**THE TASK**
The data below is to be returned in full and exactly.
-- START DATA LINES --
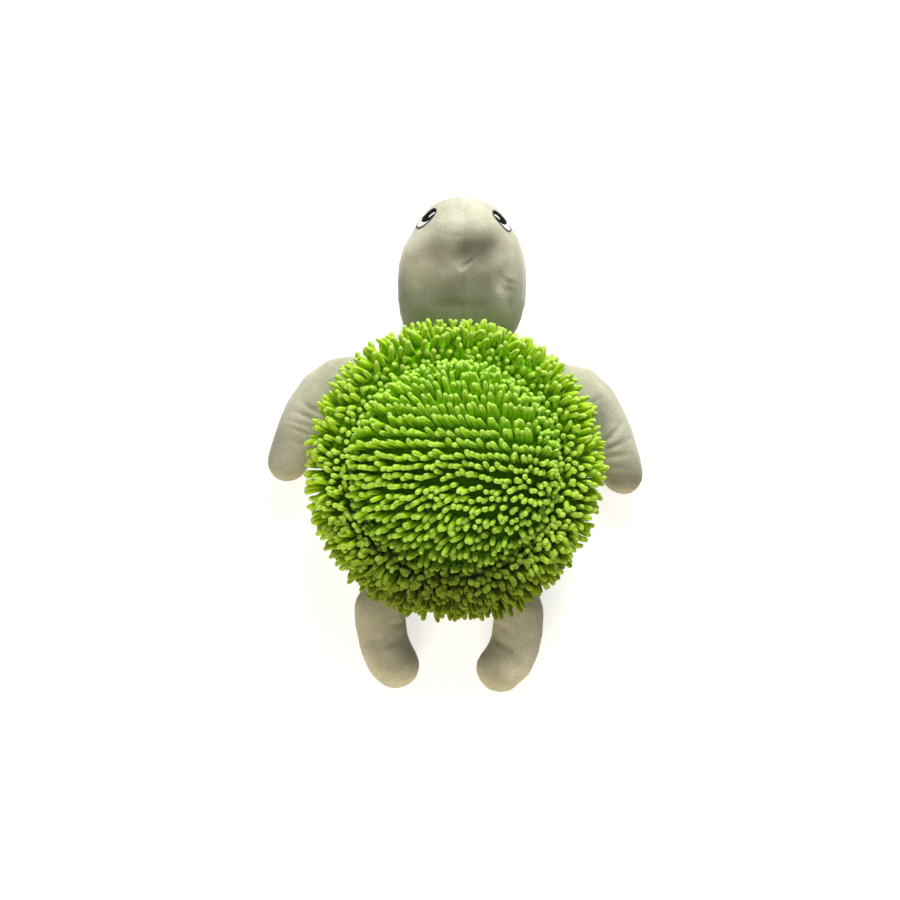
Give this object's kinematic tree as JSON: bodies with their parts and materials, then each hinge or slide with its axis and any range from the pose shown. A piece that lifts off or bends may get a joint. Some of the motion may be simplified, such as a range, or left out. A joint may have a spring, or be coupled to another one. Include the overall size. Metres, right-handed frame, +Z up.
{
  "type": "plush turtle",
  "caption": "Stuffed turtle toy with a domed chenille noodle shell, short plush head and limbs that flex at their sewn seams, and embroidered eyes.",
  "frame": {"origin": "centre of the belly's flat underside, on the plane the toy rests on", "axes": "+Z up out of the shell; -Y towards the nose, +Y towards the tail; +X towards the turtle's left"},
  "size_m": [0.3576, 0.4689, 0.1293],
  "materials": {
    "shell_noodle": "lime green chenille noodle microfibre, soft matt pile",
    "body_plush": "short-napped plush, pale grey-green beige, soft sheen",
    "fibrefill": "white polyester fibrefill, matt and lofty",
    "eye_outline": "dark grey satin-stitch embroidery thread",
    "eye_white": "white satin-stitch embroidery thread",
    "eye_black": "black satin-stitch embroidery thread, slight gloss"
  },
  "bodies": {
    "body": {"belly_panel": "body_plush", "body_stuffing": "fibrefill", "shell_crown": "shell_noodle", "shell_rim": "shell_noodle"},
    "head": {"head_left_panel": "body_plush", "head_right_panel": "body_plush", "head_stuffing": "fibrefill", "left_eye_outline": "eye_outline", "left_eye_white": "eye_white", "left_eye_pupil": "eye_black", "left_eye_highlight": "eye_white", "right_eye_outline": "eye_outline", "right_eye_white": "eye_white", "right_eye_pupil": "eye_black", "right_eye_highlight": "eye_white"},
    "left_flipper": {"left_flipper_top_panel": "body_plush", "left_flipper_bottom_panel": "body_plush", "left_flipper_stuffing": "fibrefill"},
    "right_flipper": {"right_flipper_top_panel": "body_plush", "right_flipper_bottom_panel": "body_plush", "right_flipper_stuffing": "fibrefill"},
    "left_hind_leg": {"left_hind_leg_top_panel": "body_plush", "left_hind_leg_bottom_panel": "body_plush", "left_hind_leg_stuffing": "fibrefill"},
    "right_hind_leg": {"right_hind_leg_top_panel": "body_plush", "right_hind_leg_bottom_panel": "body_plush", "right_hind_leg_stuffing": "fibrefill"}
  },
  "joints": [
    {"name": "head_nod", "type": "hinge", "parent": "body", "child": "head", "pos_m": [0, -0.1312, 0.031], "axis": [-1, 0, 0], "range_deg": [-20, 15], "stiffness_Nm_per_rad": 0.6},
    {"name": "left_flipper_flap", "type": "hinge", "parent": "body", "child": "left_flipper", "pos_m": [0.09865, -0.08727, 0.031], "axis": [-0.3007, -0.9537, 0], "range_deg": [-20, 30], "stiffness_Nm_per_rad": 0.08},
    {"name": "right_flipper_flap", "type": "hinge", "parent": "body", "child": "right_flipper", "pos_m": [-0.09865, -0.08727, 0.031], "axis": [-0.3007, 0.9537, 0], "range_deg": [-20, 30], "stiffness_Nm_per_rad": 0.08},
    {"name": "left_hind_leg_flap", "type": "hinge", "parent": "body", "child": "left_hind_leg", "pos_m": [0.06104, 0.11266, 0.031], "axis": [0.9703, -0.2419, 0], "range_deg": [-30, 30], "stiffness_Nm_per_rad": 0.08},
    {"name": "right_hind_leg_flap", "type": "hinge", "parent": "body", "child": "right_hind_leg", "pos_m": [-0.06104, 0.11266, 0.031], "axis": [0.9703, 0.2419, 0], "range_deg": [-30, 30], "stiffness_Nm_per_rad": 0.08}
  ]
}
-- END DATA LINES --
**RESPONSE FOR THIS EXERCISE**
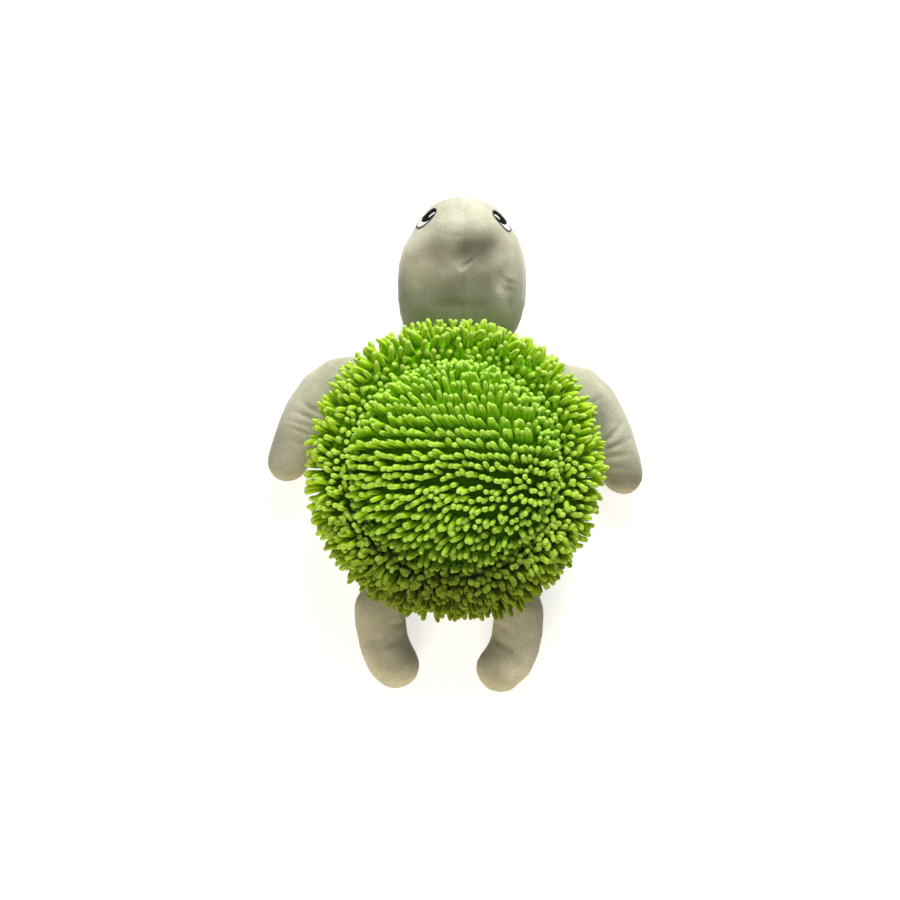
Give this object's kinematic tree as JSON: bodies with their parts and materials, then each hinge or slide with its axis and any range from the pose shown. A piece that lifts off or bends may get a joint. Some of the motion may be simplified, such as a range, or left out. A joint may have a spring, or be coupled to another one. Include the overall size. Metres, right-handed frame, +Z up.
{
  "type": "plush turtle",
  "caption": "Stuffed turtle toy with a domed chenille noodle shell, short plush head and limbs that flex at their sewn seams, and embroidered eyes.",
  "frame": {"origin": "centre of the belly's flat underside, on the plane the toy rests on", "axes": "+Z up out of the shell; -Y towards the nose, +Y towards the tail; +X towards the turtle's left"},
  "size_m": [0.3576, 0.4689, 0.1293],
  "materials": {
    "shell_noodle": "lime green chenille noodle microfibre, soft matt pile",
    "body_plush": "short-napped plush, pale grey-green beige, soft sheen",
    "fibrefill": "white polyester fibrefill, matt and lofty",
    "eye_outline": "dark grey satin-stitch embroidery thread",
    "eye_white": "white satin-stitch embroidery thread",
    "eye_black": "black satin-stitch embroidery thread, slight gloss"
  },
  "bodies": {
    "body": {"belly_panel": "body_plush", "body_stuffing": "fibrefill", "shell_crown": "shell_noodle", "shell_rim": "shell_noodle"},
    "head": {"head_left_panel": "body_plush", "head_right_panel": "body_plush", "head_stuffing": "fibrefill", "left_eye_outline": "eye_outline", "left_eye_white": "eye_white", "left_eye_pupil": "eye_black", "left_eye_highlight": "eye_white", "right_eye_outline": "eye_outline", "right_eye_white": "eye_white", "right_eye_pupil": "eye_black", "right_eye_highlight": "eye_white"},
    "left_flipper": {"left_flipper_top_panel": "body_plush", "left_flipper_bottom_panel": "body_plush", "left_flipper_stuffing": "fibrefill"},
    "right_flipper": {"right_flipper_top_panel": "body_plush", "right_flipper_bottom_panel": "body_plush", "right_flipper_stuffing": "fibrefill"},
    "left_hind_leg": {"left_hind_leg_top_panel": "body_plush", "left_hind_leg_bottom_panel": "body_plush", "left_hind_leg_stuffing": "fibrefill"},
    "right_hind_leg": {"right_hind_leg_top_panel": "body_plush", "right_hind_leg_bottom_panel": "body_plush", "right_hind_leg_stuffing": "fibrefill"}
  },
  "joints": [
    {"name": "head_nod", "type": "hinge", "parent": "body", "child": "head", "pos_m": [0, -0.1312, 0.031], "axis": [-1, 0, 0], "range_deg": [-20, 15], "stiffness_Nm_per_rad": 0.6},
    {"name": "left_flipper_flap", "type": "hinge", "parent": "body", "child": "left_flipper", "pos_m": [0.09865, -0.08727, 0.031], "axis": [-0.3007, -0.9537, 0], "range_deg": [-20, 30], "stiffness_Nm_per_rad": 0.08},
    {"name": "right_flipper_flap", "type": "hinge", "parent": "body", "child": "right_flipper", "pos_m": [-0.09865, -0.08727, 0.031], "axis": [-0.3007, 0.9537, 0], "range_deg": [-20, 30], "stiffness_Nm_per_rad": 0.08},
    {"name": "left_hind_leg_flap", "type": "hinge", "parent": "body", "child": "left_hind_leg", "pos_m": [0.06104, 0.11266, 0.031], "axis": [0.9703, -0.2419, 0], "range_deg": [-30, 30], "stiffness_Nm_per_rad": 0.08},
    {"name": "right_hind_leg_flap", "type": "hinge", "parent": "body", "child": "right_hind_leg", "pos_m": [-0.06104, 0.11266, 0.031], "axis": [0.9703, 0.2419, 0], "range_deg": [-30, 30], "stiffness_Nm_per_rad": 0.08}
  ]
}